- [Given data]:
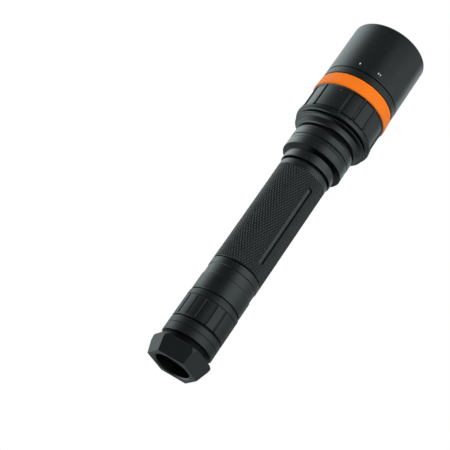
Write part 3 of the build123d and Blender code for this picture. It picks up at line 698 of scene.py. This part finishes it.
def tube_mod(F, R, Z, W):
    # tail thread: a right-hand helix cut into the plain thread land
    th = (Z > 25.25) & (Z < 32.55) & (R > 11.2)
    x = (Z - 25.4) - F / TAU
    frac = np.abs(x - np.round(x))
    crest = np.clip((0.5 - frac - 0.08) / 0.30, 0, 1)
    fade = np.clip((Z - 25.25) / 0.5, 0, 1) * np.clip((32.55 - Z) / 0.4, 0, 1)
    R = np.where(th, 11.93 - 0.53 * (1 - crest) * fade, R)
    # rubbed thread crests; painted shade in the thread roots
    W = np.where(th, np.where(crest > 0.9, 0.5, -0.4), W)
    # diamond knurl
    kn = (Z > KZ0 - 1e-6) & (Z < KZ1 + 1e-6) & (R > 12.9)
    u = KN * F / TAU + (Z - KZ0) / KP
    v = KN * F / TAU - (Z - KZ0) / KP
    gu = np.clip(1 - np.abs(u - np.round(u)) / 0.375, 0, 1)
    gv = np.clip(1 - np.abs(v - np.round(v)) / 0.375, 0, 1)
    amp = np.clip((Z - KZ0) / 0.45, 0, 1) * np.clip((KZ1 - Z) / 0.45, 0, 1)
    g = np.maximum(0.86 * gu, gv)
    knr = TUBE_R + 0.03 - KD * g * amp
    # flat-floored flutes: the rim is the column 6 degrees out and the end rows, the next ones in are the foot of the wall
    for c in FLUTE_PHI:
        off = np.degrees((F - radians(c) + pi) % TAU - pi)
        band = kn & (np.abs(off) < 6.1) & (Z > FZ0 - 0.01) & (Z < FZ1 + 0.01)
        atrim = band & ((np.abs(off) > 5.6) | (Z < FZ0 + 0.01) | (Z > FZ1 - 0.01))
        foot = band & ~atrim
        Zf = np.where(foot & (Z > FZ1 - KP / 8 - 0.01), FZ1 - 0.02, np.where(foot & (Z < FZ0 + KP / 8 + 0.01), FZ0 + 0.02, Z))
        over = np.clip(np.maximum(Zf - (FZ1 - FL_C), (FZ0 + FL_C) - Zf), 0, FL_C)
        hw = FL_HALF - FL_C + np.sqrt(np.clip(FL_C ** 2 - over ** 2, 0, None))
        xr_ = np.clip(off / 6.0, -1, 1) * hw
        xf = np.clip(off / 5.25, -1, 1) * (hw - 0.02)
        F = np.where(atrim, radians(c) + np.arcsin(xr_ / TUBE_R), np.where(foot, radians(c) + np.arctan2(xf, FL_FLOOR), F))
        Z = np.where(foot, Zf, Z)
        knr = np.where(atrim, TUBE_R - 0.02, np.where(foot, np.hypot(xf, FL_FLOOR), knr))
        # painted highlight on the flute's rim and floor; painted shade along the foot of its right-hand wall
        W = np.where(atrim, 0.9, np.where(foot, np.where(off > 5.0, -0.6, 0.8), W))
        g = np.where(band, -1.0, g)
    # rubbed knurl crests; painted shade in the knurl groove bottoms
    W = np.where(kn & (g >= 0), np.where(g < 0.01, 0.45, np.where(g > 0.95, -0.35, 0.0)), W)
    R = np.where(kn, knr, R)
    return F, R, Z, W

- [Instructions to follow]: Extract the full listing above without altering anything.

- [Finished task]:
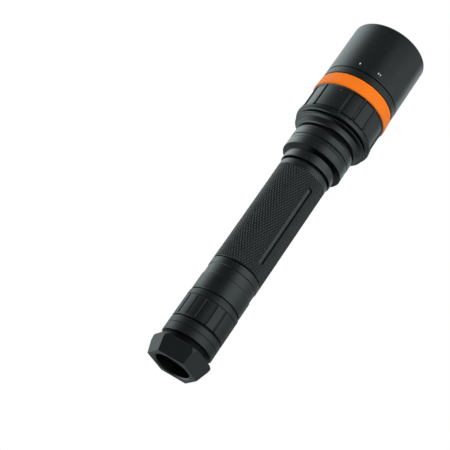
Write part 3 of the build123d and Blender code for this picture. It picks up at line 698 of scene.py. This part finishes it.
def tube_mod(F, R, Z, W):
    # tail thread: a right-hand helix cut into the plain thread land
    th = (Z > 25.25) & (Z < 32.55) & (R > 11.2)
    x = (Z - 25.4) - F / TAU
    frac = np.abs(x - np.round(x))
    crest = np.clip((0.5 - frac - 0.08) / 0.30, 0, 1)
    fade = np.clip((Z - 25.25) / 0.5, 0, 1) * np.clip((32.55 - Z) / 0.4, 0, 1)
    R = np.where(th, 11.93 - 0.53 * (1 - crest) * fade, R)
    # rubbed thread crests; painted shade in the thread roots
    W = np.where(th, np.where(crest > 0.9, 0.5, -0.4), W)
    # diamond knurl
    kn = (Z > KZ0 - 1e-6) & (Z < KZ1 + 1e-6) & (R > 12.9)
    u = KN * F / TAU + (Z - KZ0) / KP
    v = KN * F / TAU - (Z - KZ0) / KP
    gu = np.clip(1 - np.abs(u - np.round(u)) / 0.375, 0, 1)
    gv = np.clip(1 - np.abs(v - np.round(v)) / 0.375, 0, 1)
    amp = np.clip((Z - KZ0) / 0.45, 0, 1) * np.clip((KZ1 - Z) / 0.45, 0, 1)
    g = np.maximum(0.86 * gu, gv)
    knr = TUBE_R + 0.03 - KD * g * amp
    # flat-floored flutes: the rim is the column 6 degrees out and the end rows, the next ones in are the foot of the wall
    for c in FLUTE_PHI:
        off = np.degrees((F - radians(c) + pi) % TAU - pi)
        band = kn & (np.abs(off) < 6.1) & (Z > FZ0 - 0.01) & (Z < FZ1 + 0.01)
        atrim = band & ((np.abs(off) > 5.6) | (Z < FZ0 + 0.01) | (Z > FZ1 - 0.01))
        foot = band & ~atrim
        Zf = np.where(foot & (Z > FZ1 - KP / 8 - 0.01), FZ1 - 0.02, np.where(foot & (Z < FZ0 + KP / 8 + 0.01), FZ0 + 0.02, Z))
        over = np.clip(np.maximum(Zf - (FZ1 - FL_C), (FZ0 + FL_C) - Zf), 0, FL_C)
        hw = FL_HALF - FL_C + np.sqrt(np.clip(FL_C ** 2 - over ** 2, 0, None))
        xr_ = np.clip(off / 6.0, -1, 1) * hw
        xf = np.clip(off / 5.25, -1, 1) * (hw - 0.02)
        F = np.where(atrim, radians(c) + np.arcsin(xr_ / TUBE_R), np.where(foot, radians(c) + np.arctan2(xf, FL_FLOOR), F))
        Z = np.where(foot, Zf, Z)
        knr = np.where(atrim, TUBE_R - 0.02, np.where(foot, np.hypot(xf, FL_FLOOR), knr))
        # painted highlight on the flute's rim and floor; painted shade along the foot of its right-hand wall
        W = np.where(atrim, 0.9, np.where(foot, np.where(off > 5.0, -0.6, 0.8), W))
        g = np.where(band, -1.0, g)
    # rubbed knurl crests; painted shade in the knurl groove bottoms
    W = np.where(kn & (g >= 0), np.where(g < 0.01, 0.45, np.where(g > 0.95, -0.35, 0.0)), W)
    R = np.where(kn, knr, R)
    return F, R, Z, W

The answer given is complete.